Repeat only the lines running from the beginning of the material through the line that contains "return shank.fuse(head).removeSplitter()".
-- Begin --
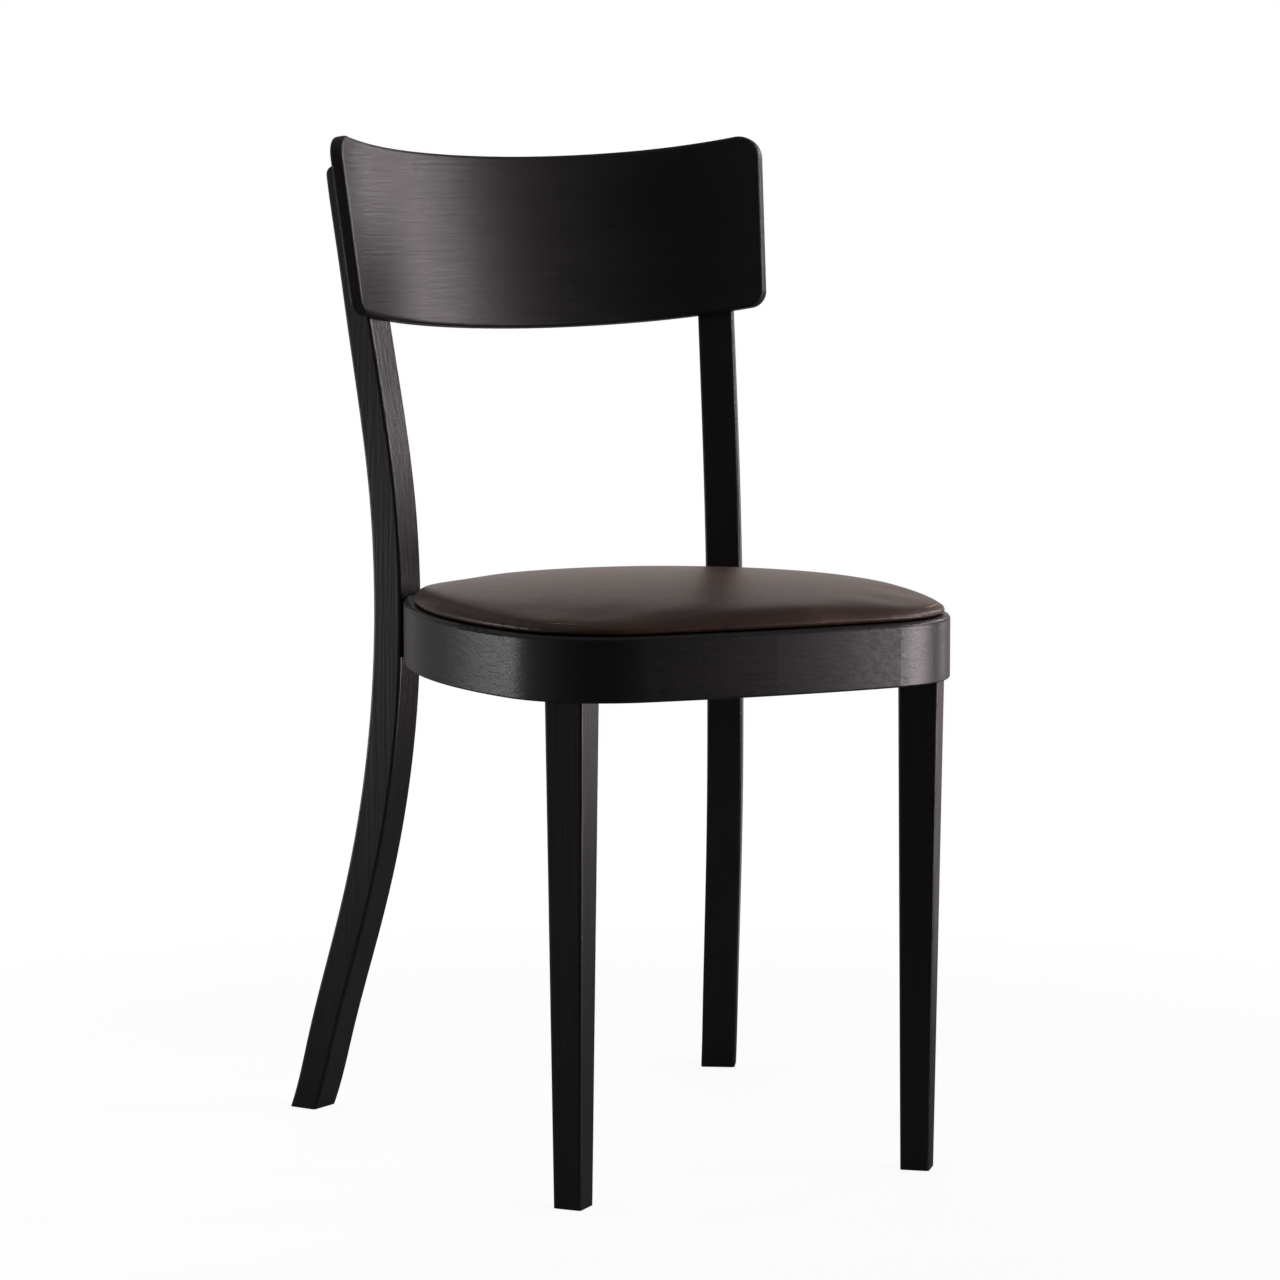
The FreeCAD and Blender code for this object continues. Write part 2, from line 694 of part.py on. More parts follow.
def seat_screw(side, at_rear, gap):
    """Screw up through a block into the board."""
    shoulder = seat_screw_place(side, at_rear) + UP * SEAT_SCREW_COUNTERBORE
    length = BOARD_BOTTOM + SEAT_SCREW_INTO_BOARD - shoulder.z
    shank = rod(shoulder, UP, SEAT_SCREW_SHANK + 2 * gap, length + gap)
    head = rod(shoulder, UP * -1, SEAT_SCREW_HEAD + 2 * gap, SEAT_SCREW_HEAD_HEIGHT)
    return shank.fuse(head).removeSplitter()


def seat_screw_bore(side, at_rear):
    place = seat_screw_place(side, at_rear)
    return rod(place, UP, SEAT_SCREW_HEAD + 4 * FIT_GAP, SEAT_SCREW_COUNTERBORE)


CORNERS = [(side, at_rear) for at_rear in (False, True) for side in SIDES.values()]


# Seat ring

def seat_ring():
    """Ring with the sockets of the front legs and the bores of the bolts and screws."""
    ring = RING.prism(0, RING_BOTTOM, RING_TOP)
    ring = ring.makeFillet(RING_TOP_ROUND, level_edges(ring, RING_TOP))
    ring = ring.makeFillet(RING_LOWER_ROUND, level_edges(ring, RING_BOTTOM))
    ring = ring.cut(RING.prism(RING_THICKNESS, RING_BOTTOM - OVERRUN, RING_TOP + OVERRUN))
    for side in SIDES.values():
        ring = ring.cut(front_tenon(side, FIT_GAP))
        for z in bolt_heights():
            start = ring_corner_point(side, z, RING_THICKNESS + BLOCK_DEPTH / 2)
            ring = ring.cut(rod(start, bolt_way(side), BOLT_DIAMETER + 2 * FIT_GAP, 2 * RING_THICKNESS))
        for screw in block_screws(side, False, FIT_GAP):
            ring = ring.cut(screw)
    return ring


# Seat pad

def pad_form(depth):
    """Crowned form of the pad, a depth inside its outer surface."""
    bottom = HEM_BOTTOM + depth
    top = PAD_TOP - depth
    radius = PAD_CROWN_RADIUS - depth
    crown = Part.makeSphere(radius)
    crown.rotate(Vector(0, 0, 0), Vector(1, 0, 0), 90)
    crown.translate(Vector(0, 0, top - radius))
    prism = PAD.prism(depth, bottom, top + OVERRUN)
    form = prism.common(crown)
    rim = edges_where(form, lambda e: e.BoundBox.ZMin > bottom + OVERRUN)
    form = form.makeFillet(PAD_SHOULDER - depth, rim)
    return form.makeFillet(PAD_LOWER_ROUND - depth, level_edges(form, bottom))


def layer_sheet(inset, bottom, thickness):
    return PAD.prism(inset, bottom, bottom + thickness)


def staple_frames():
    """Middle and tangent of every staple, round the inside of the ring."""
    inset = RING_THICKNESS + STAPLE_FROM_RING
    rows = ((RING.front_centre, RING_FRONT_BOW, -90, STAPLE_FRONT_ANGLES),
            (RING.rear_centre, RING_REAR_BOW, 90, STAPLE_REAR_ANGLES),
            (RING.side_centre, RING_SIDE_BOW, 0, STAPLE_SIDE_ANGLES))
    frames = []
    for centre, bow, start, angles in rows:
        for angle in angles:
            way = turned_flat(start + angle)
            frames.append((centre + way * (bow - inset), UP.cross(way)))
    mirrored = [(Vector(-at.x, at.y, 0), Vector(way.x, -way.y, 0)) for at, way in frames if at.x > 0]
    right = [frame for frame in frames if frame[0].x > 0]
    return right + mirrored


def staple(frame, gap):
    """One staple as a crown bar with two legs, larger by a gap all round its legs."""
    middle, tangent = frame
    crown_z = DUST_COVER_BOTTOM - LAYER_GAP - STAPLE_WIRE
    half = STAPLE_CROWN / 2
    across = -STAPLE_WIRE / 2
    shape = Part.makeBox(STAPLE_CROWN, STAPLE_WIRE, STAPLE_WIRE, Vector(-half, across, crown_z))
    thick = STAPLE_WIRE + 2 * gap
    for x in (-half, half - STAPLE_WIRE):
        corner = Vector(x - gap, across - gap, crown_z)
        shape = shape.fuse(Part.makeBox(thick, thick, STAPLE_WIRE + STAPLE_LEG + gap, corner))
    return placed(shape.removeSplitter(), middle, tangent)


def cover_staples():
    return Part.makeCompound([staple(frame, 0) for frame in staple_frames()])


def pierced(layer):
    """Layer of the pad with the slots of the staples and the bores of the seat screws."""
    slots = [staple(frame, FIT_GAP) for frame in staple_frames()]
    screws = [seat_screw(side, at_rear, FIT_GAP) for side, at_rear in CORNERS]
    return layer.cut(Part.makeCompound(slots)).cut(Part.makeCompound(screws))


def dust_cover():
    return pierced(layer_sheet(DUST_COVER_INSET, DUST_COVER_BOTTOM, DUST_COVER_THICKNESS))


def seat_board():
    return pierced(layer_sheet(COVER_THICKNESS + BOARD_INSET, BOARD_BOTTOM, BOARD_THICKNESS))


def seat_foam():
    form = pad_form(COVER_THICKNESS + LAYER_GAP)
    lower = PAD.prism(-RING_THICKNESS, HEM_BOTTOM, FOAM_BOTTOM)
    return form.cut(lower)


def seat_cover():
    """Leather skin over the pad, with its hem turned in under the board."""
    skin = pad_form(0).cut(pad_form(COVER_THICKNESS))
    opening = layer_sheet(COVER_HEM_WIDTH, HEM_BOTTOM - OVERRUN, COVER_THICKNESS + 2 * OVERRUN)
    return pierced(skin.cut(opening))


# Fastener groups

def corner_block_screws():
    screws = []
    for side, at_rear in CORNERS:
        way = block_way(side, at_rear)
        for screw in block_screws(side, at_rear, 0):
            face = min(screw.Faces, key=lambda f: f.CenterOfMass.dot(way))
            socket = recess(face.CenterOfMass, way, cross(CROSS_SPAN, CROSS_SLOT), CROSS_DEPTH)
            screws.append(screw.cut(socket))
    return Part.makeCompound(screws)


def seat_screws():
    screws = []
    for side, at_rear in CORNERS:
        screw = seat_screw(side, at_rear, 0)
        face = min(screw.Faces, key=lambda f: f.CenterOfMass.z)
        socket = recess(face.CenterOfMass, UP, cross(CROSS_SPAN, CROSS_SLOT), CROSS_DEPTH)
        screws.append(screw.cut(socket))
    return Part.makeCompound(screws)


def backrest_screws():
    return Part.makeCompound([back_screw(place, 0) for place in back_screw_places()])


def backrest_screw_plugs():
    return Part.makeCompound([back_screw_plug(place) for place in back_screw_places()])


def backrest_panel_bored():
    panel = backrest_panel()
    for place in back_screw_places():
        panel = panel.cut(back_screw(place, FIT_GAP))
    return panel


def on_side(shape, side):
    """Piece made for the left side, or its mirror image for the right side."""
    return shape if side < 0 else shape.mirror(Vector(0, 0, 0), Vector(1, 0, 0))


def nodes():
    """Every piece of the chair by its name."""
    made = {
        "seat_ring": seat_ring(),
        "backrest_panel": backrest_panel_bored(),
        "seat_board": seat_board(),
        "seat_foam": seat_foam(),
        "seat_cover": seat_cover(),
        "dust_cover": dust_cover(),
        "cover_staples": cover_staples(),
        "corner_block_screws": corner_block_screws(),
        "seat_screws": seat_screws(),
        "rear_leg_bolts": rear_leg_bolts(),
        "rear_leg_washers": rear_leg_washers(),
        "rear_leg_inserts": rear_leg_inserts(),
        "backrest_screws": backrest_screws(),
        "backrest_screw_plugs": backrest_screw_plugs(),
    }
    left = SIDES["left"]
    pairs = {
        "front_leg_": front_leg(left),
        "rear_leg_": rear_leg(left),
        "front_corner_block_": corner_block(left, False),
        "rear_corner_block_": corner_block(left, True),
    }
    for name, shape in pairs.items():
        for hand, side in SIDES.items():
            made[name + hand] = on_side(shape, side)
    return made


def middle_of_depth():
    """Distance from the sketching origin back to the middle of the chair's depth."""
    side = SIDES["right"]
    backward, outward = rear_leg_axes(side)
    inner = REAR_LEG_WIDTH / 2 - LEG_EDGE_ROUND
    round_centre = rear_leg_front(side, 0) + backward * (rear_depth(0) - LEG_EDGE_ROUND) - outward * inner
    return (round_centre.y + LEG_EDGE_ROUND - RING_FRONT) / 2


os.makedirs("parts", exist_ok=True)
for node, shape in nodes().items():
    shape.translate(Vector(0, -middle_of_depth(), 0))
    shape.exportStep("parts/" + node + ".step")
    print(node, len(shape.Solids), shape.isValid(), round(shape.Volume / 1000, 1))
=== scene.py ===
import json
import math

import bmesh
import bpy
import numpy as np
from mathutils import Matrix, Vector

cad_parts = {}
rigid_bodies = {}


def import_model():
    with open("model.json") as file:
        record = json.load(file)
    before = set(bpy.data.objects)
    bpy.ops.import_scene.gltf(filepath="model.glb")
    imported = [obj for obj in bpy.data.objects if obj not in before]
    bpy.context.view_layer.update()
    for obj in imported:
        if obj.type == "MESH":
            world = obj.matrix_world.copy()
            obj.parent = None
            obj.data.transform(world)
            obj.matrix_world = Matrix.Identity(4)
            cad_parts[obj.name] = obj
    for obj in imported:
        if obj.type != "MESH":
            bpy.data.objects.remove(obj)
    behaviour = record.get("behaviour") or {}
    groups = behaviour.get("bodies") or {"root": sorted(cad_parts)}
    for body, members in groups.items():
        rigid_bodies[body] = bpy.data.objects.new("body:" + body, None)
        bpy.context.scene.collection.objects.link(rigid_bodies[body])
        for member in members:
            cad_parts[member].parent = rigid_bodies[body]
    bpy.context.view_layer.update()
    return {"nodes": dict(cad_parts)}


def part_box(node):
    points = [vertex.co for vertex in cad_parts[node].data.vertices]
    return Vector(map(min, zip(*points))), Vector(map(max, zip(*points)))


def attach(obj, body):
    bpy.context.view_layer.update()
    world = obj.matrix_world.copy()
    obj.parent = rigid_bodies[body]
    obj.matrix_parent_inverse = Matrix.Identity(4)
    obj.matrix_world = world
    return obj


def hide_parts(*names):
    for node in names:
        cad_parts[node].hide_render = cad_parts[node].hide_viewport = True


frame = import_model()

bl_info = {
    "name": "Bentwood bistro chair",
    "version": (1, 0, 0),
    "blender": (4, 5, 0),
    "location": "3D View > Sidebar > Chair",
    "description": "Dresses the packed bistro chair: stained beech, leather seat pad, studio",
    "category": "Object",
}

NODES = frame["nodes"]
MM = 0.001

# Forms in the wood: length along and width across the grain, in metres. Fibres are about 0.1 mm
# across and pores half that; both are drawn wider so that they show.
FIBRE = (60 * MM, 0.9 * MM)
PORE = (5 * MM, 0.35 * MM)
CLOUD = (180 * MM, 22 * MM)
BAND = (160 * MM, 3.5 * MM)
RAY_FLECK = (4 * MM, 1.3 * MM)
# Share of the cells along the grain that hold a ray fleck
FLECKED_SHARE = 0.45

# Forms in the leather, the cloth and the plating, as sizes across. Pebbles of real hide are
# 0.4 to 0.8 mm; they are drawn larger so that they show.
PEBBLE = 1.0 * MM
PEBBLE_BEND = 3 * MM
CREASE = 14 * MM
HIDE_CLOUD = 60 * MM
CLOTH_FIBRE = 0.8 * MM
WELD_PITCH = 1.6 * MM
PLATING_CLOUD = 1.5 * MM

# Finishes: least and most roughness, and height of the relief in millimetres
FRAME_GLOSS = (0.32, 0.40)
PANEL_GLOSS = (0.40, 0.48)
LEATHER_GLOSS = (0.32, 0.42)
FRAME_RELIEF = 0.05
PANEL_RELIEF = 0.07

# Places that the lamps are aimed at
BACKREST = (0, 0, 0.75)
LEGS = (0, 0, 0.42)
RING_FRONT = (0.13, -0.23, 0.41)


# Helpers

def hex_to_linear(text):
    """Linear RGBA of an sRGB hex colour."""
    channels = [int(text[i:i + 2], 16) / 255 for i in (1, 3, 5)]
    linear = [c / 12.92 if c <= 0.04045 else ((c + 0.055) / 1.055) ** 2.4 for c in channels]
    return (*linear, 1.0)


def select_only(piece):
    """Deselects everything and makes one piece selected and active."""
    for other in bpy.context.view_layer.objects:
        other.select_set(False)
    piece.select_set(True)
    bpy.context.view_layer.objects.active = piece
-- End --
[Solution]:
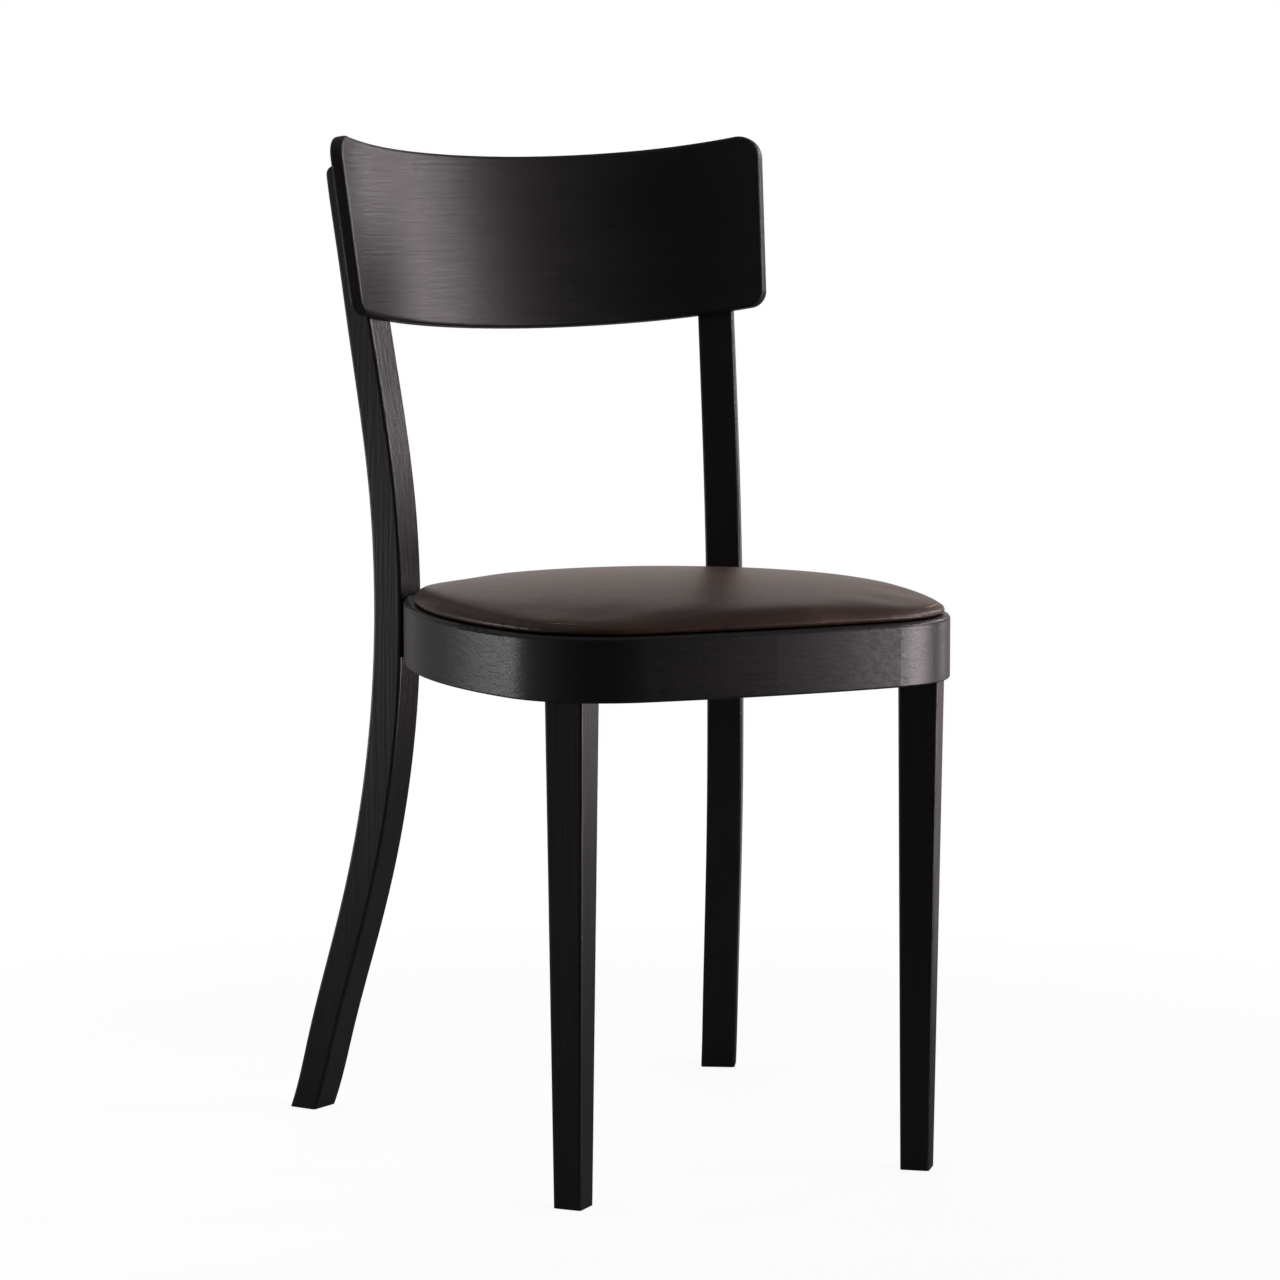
The FreeCAD and Blender code for this object continues. Write part 2, from line 694 of part.py on. More parts follow.
def seat_screw(side, at_rear, gap):
    """Screw up through a block into the board."""
    shoulder = seat_screw_place(side, at_rear) + UP * SEAT_SCREW_COUNTERBORE
    length = BOARD_BOTTOM + SEAT_SCREW_INTO_BOARD - shoulder.z
    shank = rod(shoulder, UP, SEAT_SCREW_SHANK + 2 * gap, length + gap)
    head = rod(shoulder, UP * -1, SEAT_SCREW_HEAD + 2 * gap, SEAT_SCREW_HEAD_HEIGHT)
    return shank.fuse(head).removeSplitter()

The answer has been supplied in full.